Artists can donate their work by making a submission on the Arthanks website, where each available piece is displayed in a photo. Frontline workers can then browse through the options and request a piece of art.
"We connect the two. We just say here's the art, here's the recipient, please get together socially distanced and hand it off," said David MacLean, a North Vancouver-based artist who came up with the idea.
"When you give a piece of art it's kind of original, it's a little bit different, it's a little more than just a one-off thank you," he added.
MacLean says the concept of Arthanks was formed as he found himself painting more during the pandemic.
"I was getting madder and madder about the grief that frontline workers are taking … and thinking, 'what have I done?' Well, nothing.

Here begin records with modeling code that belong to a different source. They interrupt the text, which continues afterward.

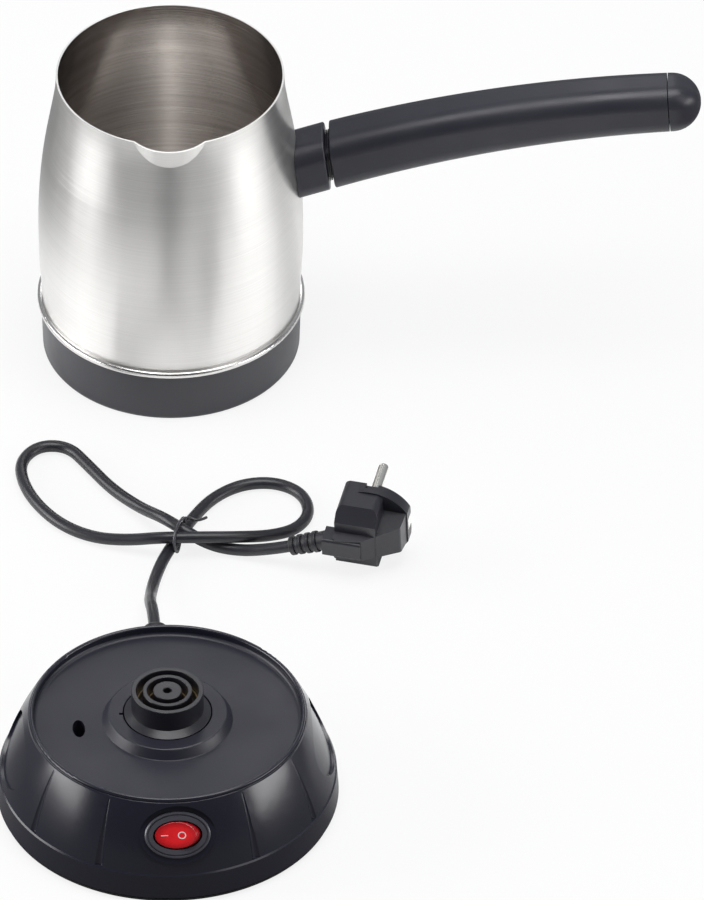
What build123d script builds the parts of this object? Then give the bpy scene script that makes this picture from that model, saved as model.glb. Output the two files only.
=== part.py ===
from build123d import *
import math
import os

# Electric turkish coffee maker: a round powered base with a tied mains cord,
# and a steel pot with a plastic cup and handle, standing on the same surface.
# Millimetres. +Z is up and the origin is on that surface, on the base's axis.
# -Y is the base's switch side, +X is the pot's handle side.

# Layout
base_turn = 4.0  # degrees that the base is turned to the right about its axis
pot_distance = 310.0  # from the base's axis to the pot's axis, along +Y
fit = 0.15  # clearance of parts that are pushed together
hair = 0.05  # clearance of parts that only touch

# Housing of the base
housing_wall = 2.4
dish_radius = 57.0
dish_corner = 1.6
rim_height = 46.0
rim_width = 1.8
rim_ledge = 0.8
rim_step = 0.9
dish_depth = 4.3
boss_radius = 27.7
boss_top_radius = 25.3
boss_height = 4.2
well_radius = 18.9  # opening in the boss that the connector rises through
well_wall = 2.4
well_depth = 9.5
crease_height = 15.0
crease_radius = 71.4
crease_step = 0.6
shoulder_bulge = 1.0
skirt_flare = 1.4
skirt_bottom = 3.0

# Flutes and grip recesses of the shoulder
flute_angles = (28, 57, 123, 152)  # each side of the switch
flute_widths = (3.9, 0.9)  # at the crease and at the top
flute_depths = (0.9, 0.2)
flute_margin = 0.8
grip_half_width = 22.0
grip_half_height = 12.5
grip_height = 28.5
grip_depth = 1.3

# Drain slot of the dish
drain_at = (-38.0, -3.6)
drain_length = 11.4
drain_width = 5.4
drain_wall = 1.3

# Bottom cover
cover_bottom = 0.8
cover_thickness = 2.2
cover_gap = 0.5
spigot_height = 3.5
spigot_wall = 2.0
foot_inset = 6.8
foot_width = 6.0
foot_thickness = 1.8
post_radius = 3.6
post_inset = 8.0  # from the dish's wall to the circle of the posts
post_angles = (45, 135, 225, 315)
cover_boss_top = 9.0
screw_head_radius = 3.0
screw_head_height = 2.4
screw_radius = 1.2
screw_length = 12.0

# Connector, lower half
connector_radius = 15.4
connector_rise = 11.8  # above the boss
connector_flare = 18.5
connector_flare_height = 2.0
connector_bottom = 26.0
connector_flange_radius = 23.5
connector_flange_height = 3.0
groove_depth = 9.0
outer_groove = (10.55, 13.3)
inner_groove = (6.1, 8.65)
centre_hole = 1.8
centre_bore = 2.65
centre_cap = 5.5
contact_thickness = 0.6
contact_height = 3.0
tail_width = 2.8
tail_bottom = 18.0
notch_width = 1.4
notch_reach = 1.7
clamp_radius = 30.0
clamp_thickness = 2.0
clamp_circle = 27.0
clamp_angles = (60, 180, 300)
clamp_post_radius = 2.6
small_screw_radius = 0.95
small_head_radius = 2.3
small_head_height = 1.8
small_screw_length = 4.5

# Rocker switch
switch_height = 32.0
switch_tilt = 33.0  # degrees that it faces up from level
switch_seat_depth = 1.6
pad_length = 32.4
pad_width = 25.2
pad_thickness = 2.6
bezel_length = 28.0
bezel_width = 20.0
bezel_height = 1.5
bezel_edge = 0.5
bezel_groove = 0.6
switch_body_length = 24.0
switch_body_width = 16.5
switch_body_depth = 12.0
switch_cavity_depth = 9.0
window_length = 21.0
window_width = 12.6
rocker_length = 20.0
rocker_width = 12.0
rocker_tip = 3.4
rocker_dip = 1.5
rocker_bottom = 4.2
rocker_pivot_depth = 1.5
rocker_tilt = 12.0
rocker_edge = 0.4
rocker_pin_radius = 1.2
rocker_pin_reach = 1.5
pin_play = 0.07
terminal_width = 4.8
terminal_thickness = 0.8
terminal_length = 8.0
terminal_pitch = 7.0
lamp_radius = 1.2
lamp_length = 9.0

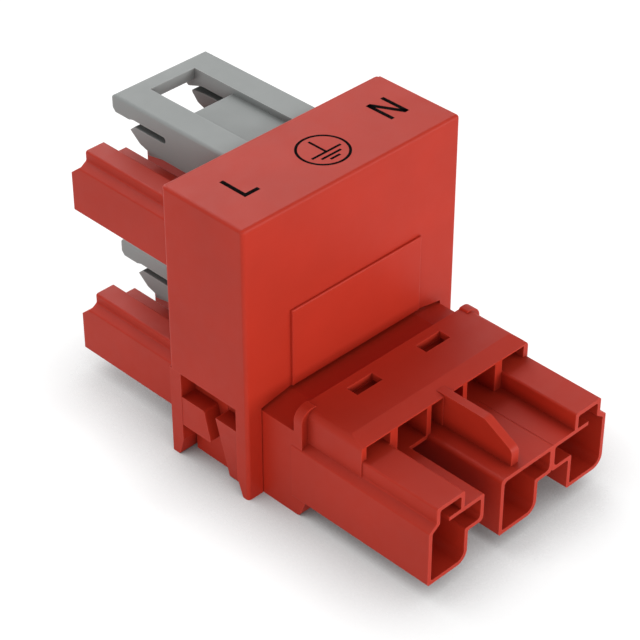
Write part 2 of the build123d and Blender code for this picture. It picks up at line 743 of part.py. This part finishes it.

I've done little or nothing to help," he told CBC's The Early Edition on Thursday.
MacLean began giving his art to friends and family who were frontline workers — including nurse Robyn Whyte, who he met at a Deep Cove cafe.
Whyte said the two had chatted about their professions and MacLean offered her one of his works after noticing a wolf design on her sweater.
"It just happened … he was donating a piece of art that was related to wolves and I couldn't say no, it's a beautiful piece of art," said Whyte.
MacLean had informally donated about 20 pieces of art when he reached out to Ginger Sedlarova, a friend in the local art scene, to help recruit volunteers and expand the initiative.
He said they have given away about 40 pieces of art since the initiative started last summer, and they are now looking for more artists to donate.
The works on display currently include paintings, vases and miscellaneous pottery.
He said all frontline workers are welcome to request a piece of art, including health-care workers, education workers and those in customer service-facing jobs such as grocery store clerks — "anyone who put themselves at risk to help us in this time of COVID," according to the Arthanks website.
In receiving her gift, Whyte said she was reminded that people are thankful for the contributions of frontline workers.
"It's great to be acknowledged. We've all been working very hard and it's just going on so long..." she said. "I know that there's people out there who are thankful and I really appreciate it."